The question the court had to grapple with was whether the donations qualified as gifts for tax purposes. Unfortunately, New Zealand tax law doesn’t define “gift.”[fn2] After sifting through precedent, the court came up with the following criteria to determine whether something was a gift:

  • A voluntary transfer of property
  • No material benefit flowing from the recipient to the donor. (The court decided that a minor benefit, or a purely moral benefit, wouldn’t disqualify the gift, though.[fn3])
  • The benefit doesn’t have to accrue directly to the donor. That is, a benefit to a donor’s child counts as a benefit.

The court’s analysis ultimately turned on the question of benefit. And it determined that there was a link between payments into the missionary fund and the church’s supporting missionaries in the field. It doesn’t matter that there’s not a direct link between the two (and, in fact, the court makes clear that it doesn’t see this as subterfuge or a sham), because the church has a strong moral obligation to support the New Zealand-resident missionaries while they serve their missions, and donors understand that their payments allow their missionary to serve and be supported where she is.

That link does not, by itself, create benefit. So the court further goes into the question of benefit. It finds that the missionary herself benefits. Yes, she works hard—this isn’t, in the court’s words, ” a situation where a person claiming a tax deduction travels overseas and performs a small amount of work for a charity, but predominantly has a holiday”—but the benefit of having travel, lodging, food, and other basic expenses met is not a minor benefit. Thus, payments by the missionary herself are not deductible.

The court also determines that payments from parents and grandparents are not deductible. Parents and grandparents benefit from seeing their (grand)child “travel, live overseas, and experience being a missionary abroad.”

But the court holds that there is no material benefit to anybody else. Siblings, cousins, ward members, and other unrelated individuals can deduct amounts they donate to the church’s mission fund, even if they do it to meet a particular missionary’s obligation, because they don’t feel the same obligation to support the missionary, and they don’t benefit in the same manner.

Other Countries

The church argued that other countries allow deductions for payments to the missionary fund. The court reported these arguments, but held that (a) they weren’t precedential, and (b) because they were either administrative or because the courts in the other countries didn’t explain why they believed the donations were deductible, they weren’t persuasive.
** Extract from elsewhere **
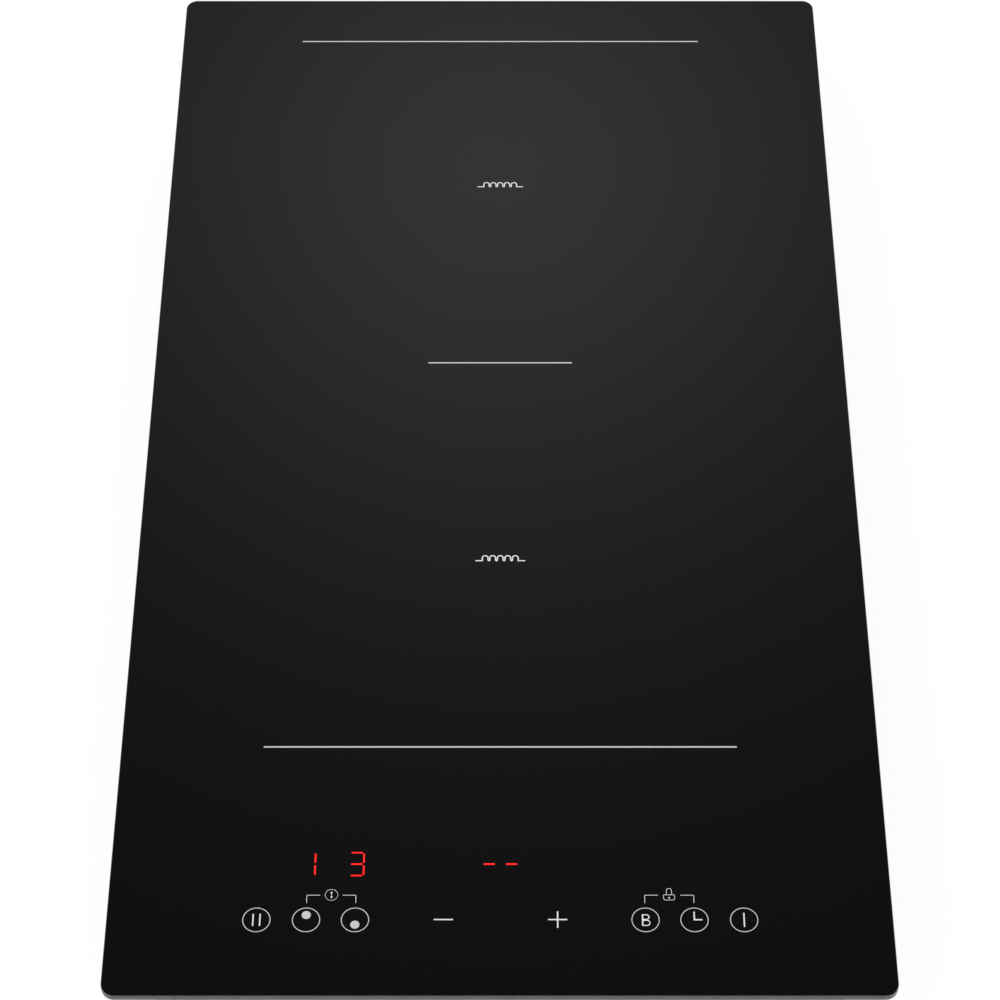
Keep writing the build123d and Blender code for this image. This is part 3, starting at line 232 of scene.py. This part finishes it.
def galvanised_finish(slot):
    """Hot-dip galvanised sheet: crystals of slightly different tone and gloss."""
    material, tree, shader, place = new_material(slot)
    colour = COLOURS[slot]
    crystals = node(tree, "TexVoronoi", {"Vector": place, "Scale": SPANGLE_CELLS})
    facet = node(tree, "SeparateColor", {"Color": crystals.outputs["Color"]}).outputs["Red"]
    cloud = noise(tree, place, 18.0, 3.0)
    spangle = product(tree, facet, SPANGLE_SHARE)
    shade = math(tree, "ADD", spangle, product(tree, cloud, 1 - SPANGLE_SHARE))
    tone = blend_colour(tree, shade, tinted(colour, SPANGLE_DARK), tinted(colour, SPANGLE_LIGHT))
    dress(tree, shader, tone, ramp(tree, facet, 0.0, 1.0, 0.34, 0.48), 1.0)
    bump(tree, shader, noise(tree, place, 700.0), 0.00001)
    return material


BRUSH_WAVES = 3000.0
BRUSH_STRETCH = (0.05, 1.0, 1.0)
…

Nonetheless, it appears that donors to the missionary fund can deduct their donations in the United States, and Canada (edit: but probably not Australia). The UK doesn’t have charitable deductions, but it does have “gift aid,” which is a type of matching grant from the government for qualifying donations, and donations to the missionary fund qualify for gift aid in the UK.

New Zealand Trivia

There are some interesting details about the church in New Zealand. The church’s New Zealand entity was established by a 1957 Parliamentary Act. The church in New Zealand doesn’t have a segregated account for the missionary donations; they go to the same place as tithing and other offerings. It does keep track of which donations are for the missionary fund, though, and pays for missionaries who serve their missions in New Zealand out of those monies. Ultimately, though, money from New Zealand donors is insufficient for the church’s needs in New Zealand, and the church is a net importer of revenue.

Some of My Thoughts

Honestly, this is a well-thought-out opinion, and is relatively persuasive (at least, if the judge’s definition of “gift” is upheld). The decision ultimately won’t bear on the question of deductibility in the U.S., though. Partly that’s because we take little notice of foreign judicial decisions, but it’s also because the Supreme Court’s decision in Davis didn’t turn on the question of whether the payments were gifts. Instead, the question was whether the payments were made “to or for the use of” the church. When parents sent money directly to their children, it clearly wasn’t a donation “to” the church, and the Court held that it didn’t qualify as “for the use of” the church.

Where Do We Go From Here?

A church spokesperson reports that the church is “disappointed” in the ruling, and that it plans to appeal. To the extent that happens, I’ll keep you posted on the future of the deductibililty of New Zealand missionary fund contributions.

(h/t to the Trib’s Mormon Land; that’s where I first read about this decision.)


[fn1] Angela Liscom Clayton’s fascinating memoir The Legend of Hermana Plunge briefly talks about some consequences of this pay-your-own-way system.

[fn2] FWIW, neither does US tax law. The courts have defined a tax gift as something given from “detached and disinterested generosity.

[fn3] In my book, I also write about Hernandez v. Commissioner, in which the Supreme Court determined that Scientologists couldn’t deduct the cost of auditing, because it represented a quid pro quo. The Scientologists argued that the only benefit was a spiritual one, so it wasn’t the type of quid pro quo that vitiated a deduction. I suspect that would have been a winning argument (that is, that the benefit was a “purely moral” one) under the New Zealand court’s decision.